4. The apparatus of claim 3, further comprising: a TX band-pass
filter (BPF) coupled between said TX antenna and said TX circuitry,
said TX BPF having a passband tuned to a TX frequency band; and an
RX BPF coupled between said RX antenna and said RX circuitry, the
RX BPF having a passband tuned to an RX frequency band.
5. The apparatus of claim 3, at least one of the TX and RX antennas
comprising a ceramic antenna.
6. The apparatus of claim 5, both the TX and RX antennas comprising
ceramic antennas.
7. The apparatus of claim 5, at least one of the TX and RX antenna
comprising a whip antenna.
8. The apparatus of claim 3, at least one of the TX and RX antennas
comprising a patch antenna.
9. The apparatus of claim 3, at least one of the TX and RX antennas
comprising a planar inverted-F antenna.
10. The apparatus of claim 5, each of the ceramic antennas
comprising an integrated band-pass filter (BPF), the BPF of the TX
antenna having a passband tuned to a TX frequency band, the BPF of
the RX antenna having a passband tuned to an RX frequency band.

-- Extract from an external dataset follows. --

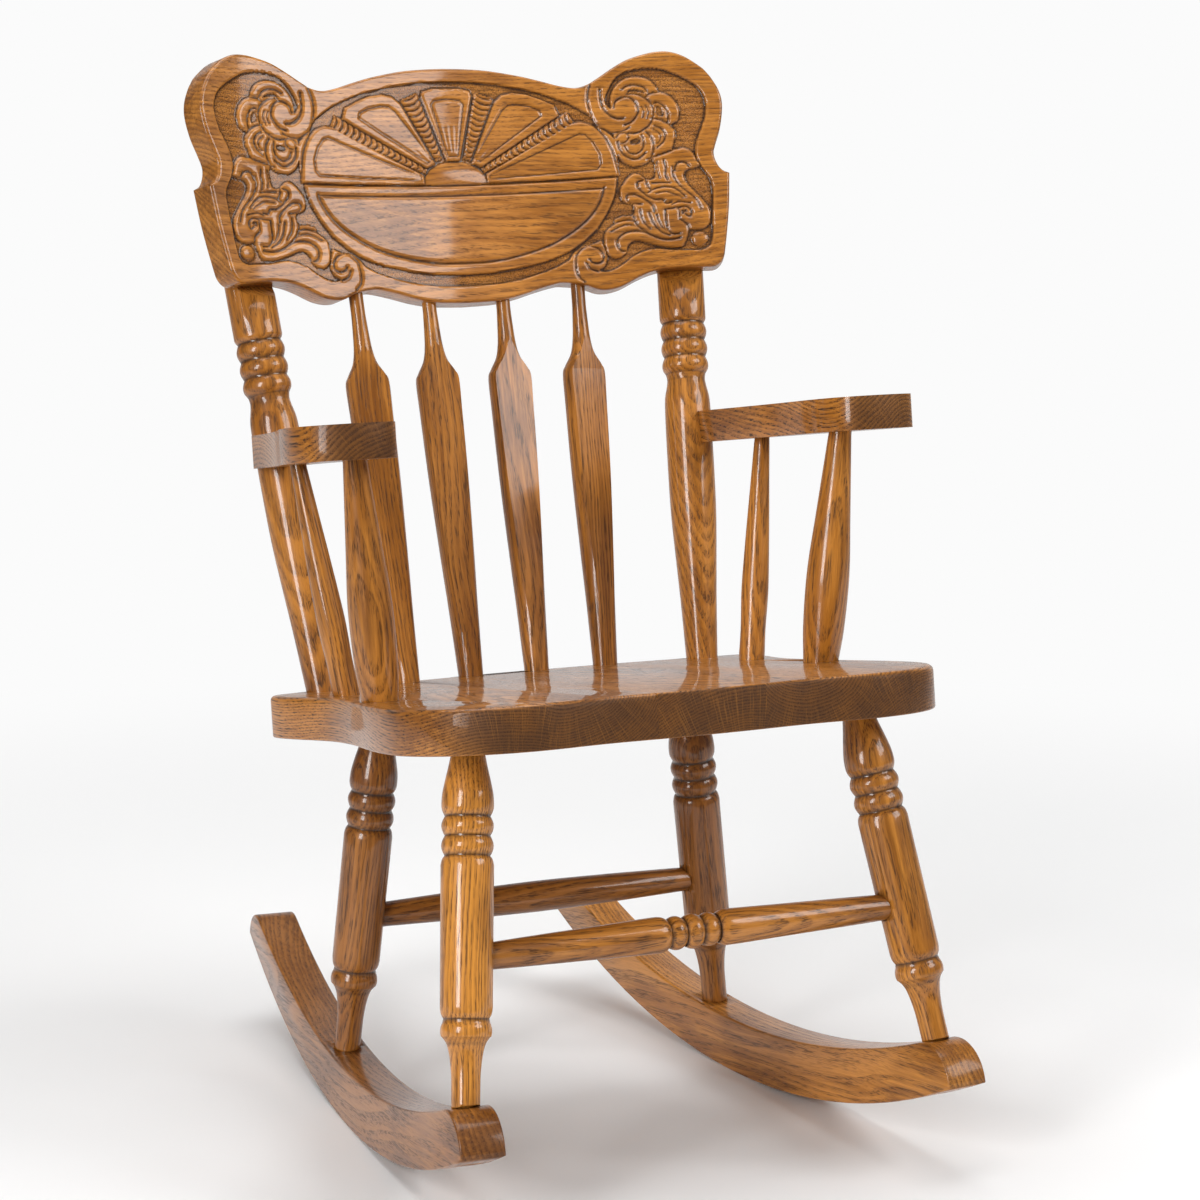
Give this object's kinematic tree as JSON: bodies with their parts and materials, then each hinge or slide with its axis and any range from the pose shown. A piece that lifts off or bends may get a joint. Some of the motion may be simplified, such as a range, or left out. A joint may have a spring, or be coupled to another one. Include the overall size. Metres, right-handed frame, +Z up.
{
  "type": "rocking chair",
  "caption": "Small oak press back rocking chair with a carved crest rail, arrow spindles, a glued plank seat, turned legs and bowed rockers.",
  "frame": {"origin": "on the floor, under the middle of the chair's overall length and width", "axes": "+Z up, +X to the right as seen from the front, and the sitter faces -Y"},
  "size_m": [0.4372, 0.5362, 0.713],
  "materials": {
    "oak": "stained oak under glossy lacquer",
    "oak_plug": "stained oak end grain under glossy lacquer",
    "screw_steel": "plain zinc"
  },
  "bodies": {
    "root": {"crest_rail": "oak", "back_post_left": "oak", "back_post_right": "oak", "back_spindle_1": "oak", "back_spindle_2": "oak", "back_spindle_3": "oak", "back_spindle_4": "oak", "seat_board_1": "oak", "seat_board_2": "oak", "seat_board_3": "oak", "seat_board_4": "oak", "seat_board_5": "oak", "arm_left": "oak", "arm_right": "oak", "arm_post_left": "oak", "arm_post_right": "oak", "arm_spindle_left": "oak", "arm_spindle_right": "oak", "leg_front_left": "oak", "leg_front_right": "oak", "leg_rear_left": "oak", "leg_rear_right": "oak", "stretcher_front": "oak", "stretcher_rear": "oak", "rocker_left": "oak", "rocker_right": "oak", "crest_screws": "screw_steel", "crest_plugs": "oak_plug", "arm_screws": "screw_steel", "arm_plugs": "oak_plug", "rocker_screws": "screw_steel", "rocker_plugs": "oak_plug"}
  },
  "joints": []
}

11. The apparatus of claim 5, the TX antenna having a physical
shape different from that of the RX antenna.
12. The apparatus of claim 5, the TX antenna having a longitudinal
axis, the RX antenna also having a longitudinal axis, the
longitudinal axis of the TX antenna being non-parallel to the
longitudinal axis of the RX antenna.
13. The apparatus of claim 8, the longitudinal axis of the TX
antenna being perpendicular to the longitudinal axis of the RX
antenna.
14. The apparatus of the claim 5, the polarization of the TX
antenna being orthogonal to the polarization of the RX antenna.

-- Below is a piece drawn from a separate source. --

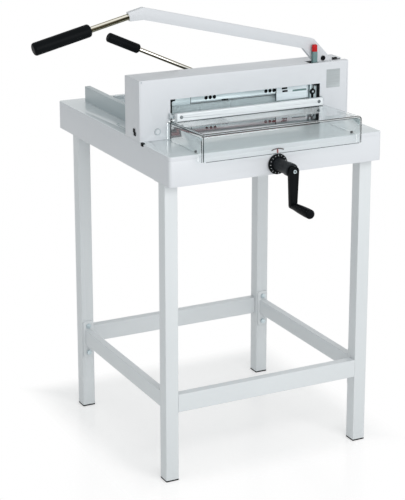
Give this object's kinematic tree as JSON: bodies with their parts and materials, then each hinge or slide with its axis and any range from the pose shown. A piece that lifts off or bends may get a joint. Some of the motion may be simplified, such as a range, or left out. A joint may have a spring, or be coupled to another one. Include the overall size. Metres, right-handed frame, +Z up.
{
  "type": "manual stack paper guillotine",
  "caption": "Hand-lever stack paper guillotine on a four-legged stand, with a clear hinged guard, a cranked back gauge and a lever clamp.",
  "frame": {"origin": "on the floor, below the centre of the table's outline", "axes": "+X to the right, +Y to the back, +Z up; the front with the guard and the crank faces -Y"},
  "size_m": [0.9238, 0.928, 1.2741],
  "materials": {
    "paint": "semi-gloss powder coat, light cool grey",
    "cap_paint": "semi-gloss powder coat, mid grey",
    "black_plastic": "matt moulded, black",
    "zinc_fastener": "zinc plated",
    "black_fastener": "black oxide",
    "red_plastic": "moulded, red",
    "machined_steel": "turned and milled",
    "blade_steel": "ground",
    "carrier_steel": "milled",
    "cast_frame": "machined casting",
    "bronze": "turned bronze",
    "aluminium": "milled, satin",
    "chrome": "bright",
    "clear_acrylic": "clear bent acrylic",
    "white_plastic": "moulded, white",
    "grey_plastic": "moulded, grey",
    "black_rubber": "soft"
  },
  "bodies": {
    "stand": {"leg_front_left": "paint", "leg_front_right": "paint", "leg_rear_left": "paint", "leg_rear_right": "paint", "foot_caps": "black_plastic", "rail_front": "paint", "rail_rear": "paint", "rail_left": "paint", "rail_right": "paint", "rail_bolts": "zinc_fastener", "table_bolts": "zinc_fastener", "table_plate": "paint", "table_apron": "paint", "cutting_stick": "red_plastic", "fence_left": "paint", "fence_right": "paint", "spindle_bearings": "bronze", "front_frame": "cast_frame", "rear_frame": "cast_frame", "frame_feet": "cast_frame", "frame_spacers": "machined_steel", "housing_cover": "paint", "end_cap_left": "cap_paint", "end_cap_right": "cap_paint", "shaft_bushes": "bronze", "clamp_posts": "machined_steel", "opening_liners": "black_rubber", "guard_ears": "grey_plastic", "catch_pivot": "zinc_fastener", "dial_pointer": "red_plastic"},
    "blade_unit": {"blade_carrier": "carrier_steel", "blade": "blade_steel", "blade_screws": "black_fastener", "blade_rack": "machined_steel"},
    "blade_lever": {"lever_shaft": "machined_steel", "lever_pinion": "machined_steel", "lever_arm": "paint", "lever_bolt": "black_fastener", "lever_rod": "chrome", "lever_grip": "black_plastic"},
    "clamp_unit": {"clamp_bar": "aluminium"},
    "clamp_lever": {"clamp_shaft": "machined_steel", "clamp_sector": "machined_steel", "clamp_lever_rod": "chrome", "clamp_lever_grip": "black_plastic"},
    "guard": {"guard_hood": "clear_acrylic", "guard_hinge_bar": "white_plastic", "guard_screws": "zinc_fastener", "guard_bumpers": "black_rubber"},
    "gauge": {"back_gauge": "aluminium", "gauge_nut": "cast_frame"},
    "crank": {"spindle": "machined_steel", "crank_dial": "black_plastic", "crank_hub": "black_plastic", "crank_arm": "black_plastic", "crank_screw": "zinc_fastener"},
    "crank_handle": {"crank_grip": "black_plastic"},
    "catch": {"catch_post": "grey_plastic", "catch_cap": "red_plastic"},
    "button": {"front_button": "grey_plastic"}
  },
  "joints": [
    {"name": "blade_lever_turn", "type": "hinge", "parent": "stand", "child": "blade_lever", "pos_m": [0.27, -0.168, 1.028], "axis": [0, 1, 0], "range_deg": [0, 123.1]},
    {"name": "blade_slide", "type": "slide", "parent": "stand", "child": "blade_unit", "axis": [-0.2588, 0, -0.9659], "range_m": [0, 0.04834]},
    {"name": "clamp_lever_turn", "type": "hinge", "parent": "stand", "child": "clamp_lever", "pos_m": [0, -0.08, 1.025], "axis": [0, -1, 0], "range_deg": [0, 31.8]},
    {"name": "clamp_slide", "type": "slide", "parent": "stand", "child": "clamp_unit", "axis": [0, 0, -1], "range_m": [0, 0.04163]},
    {"name": "guard_swing", "type": "hinge", "parent": "stand", "child": "guard", "pos_m": [0, -0.202, 0.983], "axis": [-1, 0, 0], "range_deg": [0, 95]},
    {"name": "crank_turn", "type": "hinge", "parent": "stand", "child": "crank", "pos_m": [-0.005, -0.43, 0.8675], "axis": [0, 1, 0], "range_deg": [-4680, 9554]},
    {"name": "gauge_slide", "type": "slide", "parent": "stand", "child": "gauge", "axis": [0, 1, 0], "range_m": [-0.26539, 0.13]},
    {"name": "crank_handle_spin", "type": "hinge", "parent": "crank", "child": "crank_handle", "pos_m": [-0.005, -0.51, 0.774], "axis": [0, 1, 0], "continuous": true},
    {"name": "catch_tip", "type": "hinge", "parent": "stand", "child": "catch", "pos_m": [0.217, -0.183, 1.052], "axis": [0, -1, 0], "range_deg": [0, 14], "stiffness_Nm_per_rad": 1.2, "springref_deg": -8.59},
    {"name": "button_press", "type": "slide", "parent": "stand", "child": "button", "axis": [0, 1, 0], "range_m": [0, 0.002], "stiffness_N_per_m": 600, "springref_m": -0.002}
  ],
  "couplings": [
    {"joint": "blade_slide", "follows": "blade_lever_turn", "m_per_rad": 0.0225},
    {"joint": "clamp_slide", "follows": "clamp_lever_turn", "m_per_rad": 0.075},
    {"joint": "gauge_slide", "follows": "crank_turn", "m_per_rad": -0.0015915}
  ]
}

15. The apparatus of claim 5, the TX antenna having a physical size
different from that of the RX antenna.
16. A method for a mobile wireless communications device to
simultaneously transmit and receive a signal, the method
comprising: generating a transmit (TX) signal to be wirelessly
transmitted; transmitting said TX signal over a TX antenna;
wirelessly receiving a receive (RX) signal over an RX antenna; and
processing said RX signal.
17. The method of claim 16, the mobile wireless communications
device being a mobile phone.
18. The method of claim 17, further comprising: band-pass filtering
the generated TX signal prior to transmitting over said TX antenna;
and band-pass filtering the RX signal received over the RX antenna
before processing said RX signal.
19. The method of claim 17, at least one of the TX and RX antennas
comprising a ceramic antenna.
20. The method of claim 19, both the TX and RX antennas comprising
ceramic antennas.
21. The method of claim 19, at least one of the TX and RX antenna
comprising a whip antenna.
22. The method of claim 19, at least one of the TX and RX antennas
comprising a patch antenna.
23. The method of claim 19, at least one of the TX and RX antennas
comprising a planar inverted-F antenna.
24. The method of claim 19, each of the ceramic antennas comprising
an integrated band-pass filter (BPF), the BPF of the TX antenna
having a passband tuned to a TX frequency band, the BPF of the RX
antenna having a passband tuned to an RX frequency band.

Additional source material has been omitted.